Below is a set of records; print all of them exactly as written.

--- START RECORDS PROVIDED ---

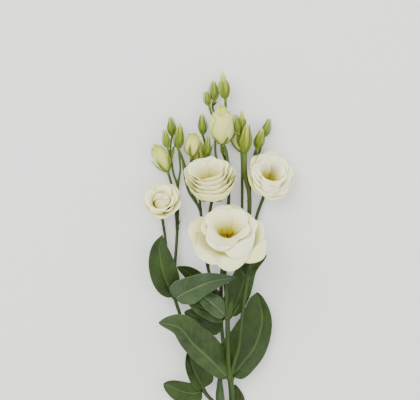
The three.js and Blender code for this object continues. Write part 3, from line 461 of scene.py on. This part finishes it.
def add_node(tree, kind, inputs=None, **settings):
    made = tree.nodes.new(kind)
    for key, value in settings.items():
        setattr(made, key, value)
    for key, value in (inputs or {}).items():
        if isinstance(value, bpy.types.NodeSocket):
            tree.links.new(value, made.inputs[key])
        else:
            made.inputs[key].default_value = value
    return made


def calculate(tree, operation, first, second=0.0, third=0.0):
    return add_node(tree, "ShaderNodeMath", {0: first, 1: second, 2: third},
                    operation=operation).outputs[0]


def ramp(tree, factor, stops):
    made = add_node(tree, "ShaderNodeValToRGB", {"Fac": factor})
    band = made.color_ramp
    while len(band.elements) < len(stops):
        band.elements.new(0.5)
    for element, (position, colour) in zip(band.elements, stops):
        element.position = position
        element.color = colour
    return made.outputs["Color"]


def mix_colours(tree, factor, first, second, mode="MIX"):
    made = add_node(tree, "ShaderNodeMix", {0: factor, 6: first, 7: second}, data_type="RGBA",
                    blend_type=mode)
    return made.outputs[2]


def new_group(name, inputs, outputs):
    group = bpy.data.node_groups.new(name, "ShaderNodeTree")
    for label, value in inputs:
        socket = group.interface.new_socket(label, in_out="INPUT", socket_type="NodeSocketFloat")
        socket.default_value = value
    for label in outputs:
        group.interface.new_socket(label, in_out="OUTPUT", socket_type="NodeSocketFloat")
    return group, group.nodes.new("NodeGroupInput"), group.nodes.new("NodeGroupOutput")


def mottle_group():
    """Soft cloudy patches and a fine grain, 0 to 1."""
    group, inside, outside = new_group("Mottle", [("Scale", 60)], ["Patches", "Grain"])
    place = add_node(group, "ShaderNodeTexCoord").outputs["Object"]
    cloud = add_node(group, "ShaderNodeTexNoise", {"Vector": place, "Scale": inside.outputs["Scale"],
                                                   "Detail": 3, "Roughness": 0.55})
    grain = add_node(group, "ShaderNodeTexNoise", {"Vector": place, "Scale": 2600, "Detail": 2})
    spread = add_node(group, "ShaderNodeMapRange", {"Value": cloud.outputs["Fac"], 1: 0.3, 2: 0.7})
    group.links.new(spread.outputs[0], outside.inputs["Patches"])
    group.links.new(grain.outputs["Fac"], outside.inputs["Grain"])
    return group


def streak_group():
    """Fine uneven lines that run along a piece, from its UV map."""
    group, inside, outside = new_group("Streaks", [("Lines", 40), ("Stretch", 3)], ["Lines"])
    uv = add_node(group, "ShaderNodeTexCoord").outputs["UV"]
    parts = add_node(group, "ShaderNodeSeparateXYZ", {0: uv})
    across = calculate(group, "MULTIPLY", parts.outputs[0], inside.outputs["Lines"])
    along = calculate(group, "MULTIPLY", parts.outputs[1], inside.outputs["Stretch"])
    place = add_node(group, "ShaderNodeCombineXYZ", {0: across, 1: along})
    lines = add_node(group, "ShaderNodeTexNoise", {"Vector": place.outputs[0], "Scale": 1,
                                                   "Detail": 2, "Roughness": 0.6})
    group.links.new(lines.outputs["Fac"], outside.inputs["Lines"])
    return group


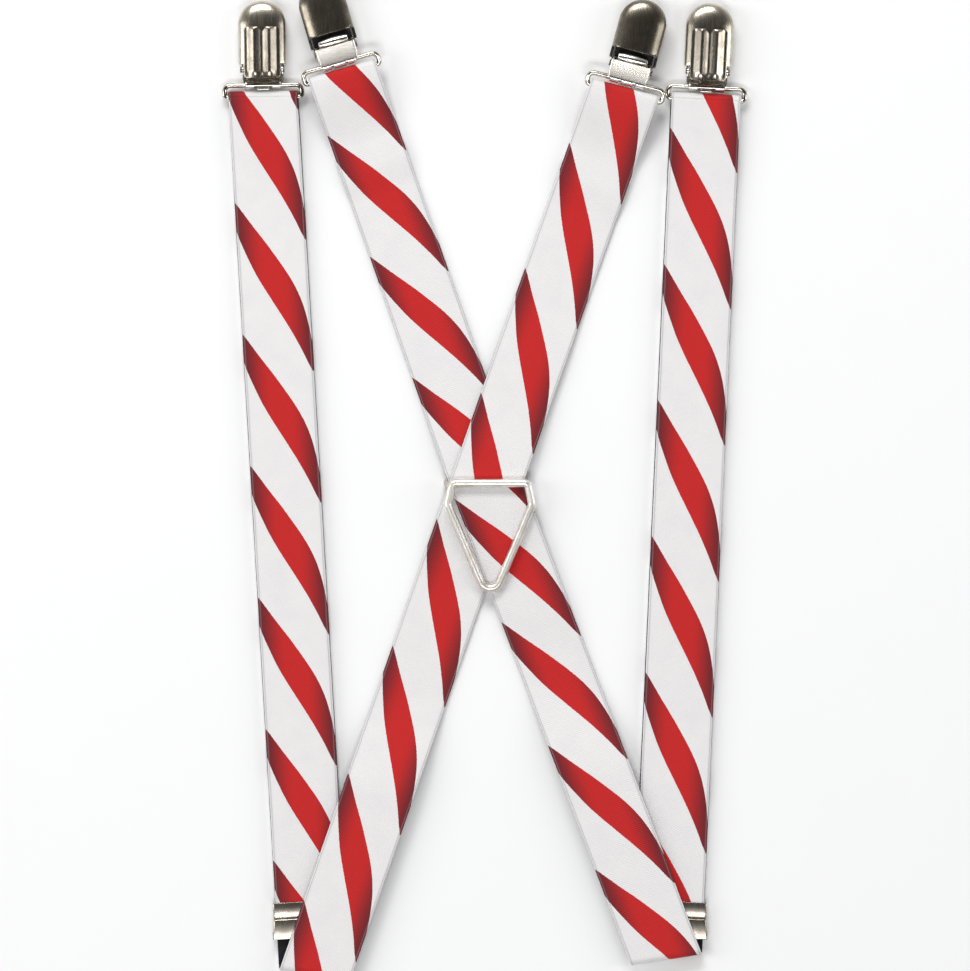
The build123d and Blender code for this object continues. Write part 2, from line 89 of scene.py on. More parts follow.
def lower_bar(name):
    o, u, v, w = clip_axes(name)
    side = CLIPS[name][2]
    pitch = math.radians(0 if side > 0 else REAR_PITCH)
    return Vector((o.x, o.y, o.z + side * BAR_W)) - u * (RING_H * math.cos(pitch)) - Vector((0, 0, RING_H * math.sin(pitch)))


# ------------------------------------------------------------------ camera
scene = bpy.context.scene
cam_data = bpy.data.cameras.new("camera")
cam = bpy.data.objects.new("camera", cam_data)
scene.collection.objects.link(cam)
CAM_H = 1.5
cam_data.sensor_width = 36.0
cam_data.lens = 36.0 * CAM_H / (970 * PX * MM)
cam_data.clip_start, cam_data.clip_end = 0.05, 20
cam.location = ((485.0 - 485.5) * PX * MM + SHIFT.x * MM, (487.5 - 485.5) * PX * MM + SHIFT.y * MM, CAM_H)
scene.camera = cam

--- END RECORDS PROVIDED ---

* _ANSWER TO THIS TASK_:
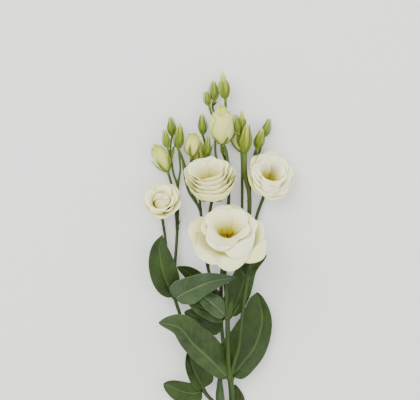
The three.js and Blender code for this object continues. Write part 3, from line 461 of scene.py on. This part finishes it.
def add_node(tree, kind, inputs=None, **settings):
    made = tree.nodes.new(kind)
    for key, value in settings.items():
        setattr(made, key, value)
    for key, value in (inputs or {}).items():
        if isinstance(value, bpy.types.NodeSocket):
            tree.links.new(value, made.inputs[key])
        else:
            made.inputs[key].default_value = value
    return made


def calculate(tree, operation, first, second=0.0, third=0.0):
    return add_node(tree, "ShaderNodeMath", {0: first, 1: second, 2: third},
                    operation=operation).outputs[0]


def ramp(tree, factor, stops):
    made = add_node(tree, "ShaderNodeValToRGB", {"Fac": factor})
    band = made.color_ramp
    while len(band.elements) < len(stops):
        band.elements.new(0.5)
    for element, (position, colour) in zip(band.elements, stops):
        element.position = position
        element.color = colour
    return made.outputs["Color"]


def mix_colours(tree, factor, first, second, mode="MIX"):
    made = add_node(tree, "ShaderNodeMix", {0: factor, 6: first, 7: second}, data_type="RGBA",
                    blend_type=mode)
    return made.outputs[2]


def new_group(name, inputs, outputs):
    group = bpy.data.node_groups.new(name, "ShaderNodeTree")
    for label, value in inputs:
        socket = group.interface.new_socket(label, in_out="INPUT", socket_type="NodeSocketFloat")
        socket.default_value = value
    for label in outputs:
        group.interface.new_socket(label, in_out="OUTPUT", socket_type="NodeSocketFloat")
    return group, group.nodes.new("NodeGroupInput"), group.nodes.new("NodeGroupOutput")


def mottle_group():
    """Soft cloudy patches and a fine grain, 0 to 1."""
    group, inside, outside = new_group("Mottle", [("Scale", 60)], ["Patches", "Grain"])
    place = add_node(group, "ShaderNodeTexCoord").outputs["Object"]
    cloud = add_node(group, "ShaderNodeTexNoise", {"Vector": place, "Scale": inside.outputs["Scale"],
                                                   "Detail": 3, "Roughness": 0.55})
    grain = add_node(group, "ShaderNodeTexNoise", {"Vector": place, "Scale": 2600, "Detail": 2})
    spread = add_node(group, "ShaderNodeMapRange", {"Value": cloud.outputs["Fac"], 1: 0.3, 2: 0.7})
    group.links.new(spread.outputs[0], outside.inputs["Patches"])
    group.links.new(grain.outputs["Fac"], outside.inputs["Grain"])
    return group


def streak_group():
    """Fine uneven lines that run along a piece, from its UV map."""
    group, inside, outside = new_group("Streaks", [("Lines", 40), ("Stretch", 3)], ["Lines"])
    uv = add_node(group, "ShaderNodeTexCoord").outputs["UV"]
    parts = add_node(group, "ShaderNodeSeparateXYZ", {0: uv})
    across = calculate(group, "MULTIPLY", parts.outputs[0], inside.outputs["Lines"])
    along = calculate(group, "MULTIPLY", parts.outputs[1], inside.outputs["Stretch"])
    place = add_node(group, "ShaderNodeCombineXYZ", {0: across, 1: along})
    lines = add_node(group, "ShaderNodeTexNoise", {"Vector": place.outputs[0], "Scale": 1,
                                                   "Detail": 2, "Roughness": 0.6})
    group.links.new(lines.outputs["Fac"], outside.inputs["Lines"])
    return group


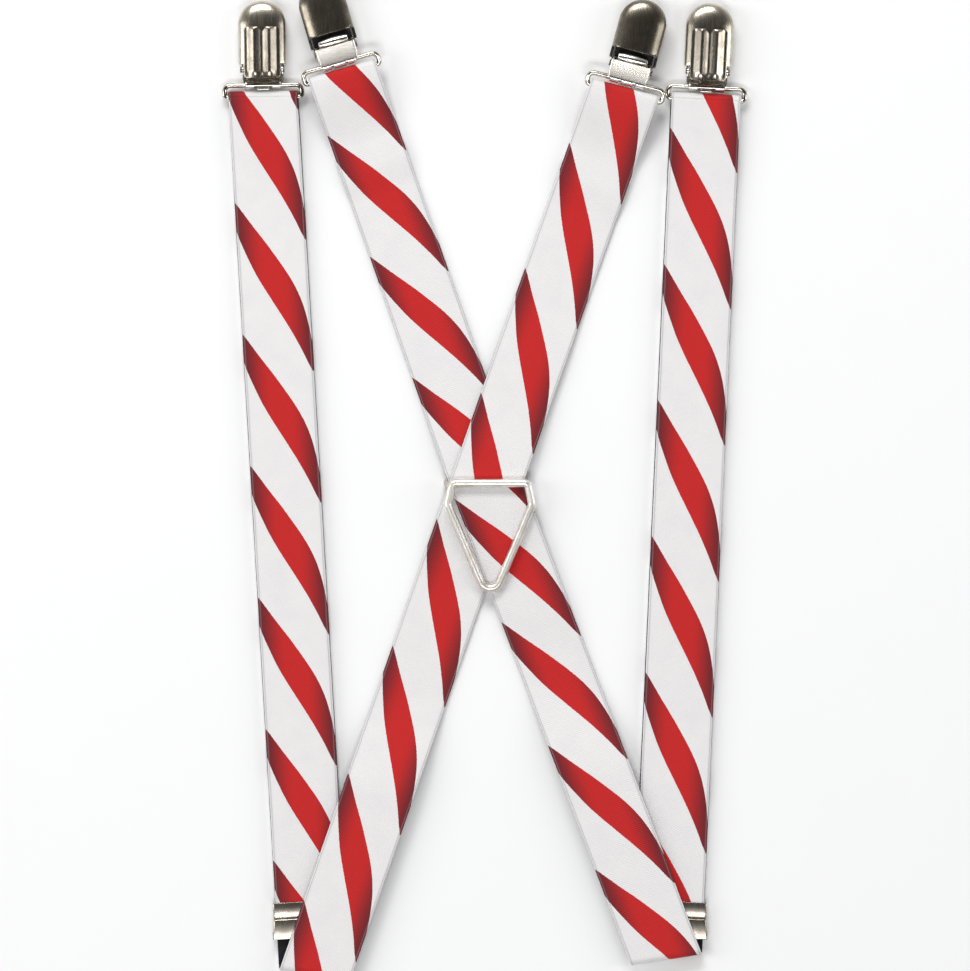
The build123d and Blender code for this object continues. Write part 2, from line 89 of scene.py on. More parts follow.
def lower_bar(name):
    o, u, v, w = clip_axes(name)
    side = CLIPS[name][2]
    pitch = math.radians(0 if side > 0 else REAR_PITCH)
    return Vector((o.x, o.y, o.z + side * BAR_W)) - u * (RING_H * math.cos(pitch)) - Vector((0, 0, RING_H * math.sin(pitch)))


# ------------------------------------------------------------------ camera
scene = bpy.context.scene
cam_data = bpy.data.cameras.new("camera")
cam = bpy.data.objects.new("camera", cam_data)
scene.collection.objects.link(cam)
CAM_H = 1.5
cam_data.sensor_width = 36.0
cam_data.lens = 36.0 * CAM_H / (970 * PX * MM)
cam_data.clip_start, cam_data.clip_end = 0.05, 20
cam.location = ((485.0 - 485.5) * PX * MM + SHIFT.x * MM, (487.5 - 485.5) * PX * MM + SHIFT.y * MM, CAM_H)
scene.camera = cam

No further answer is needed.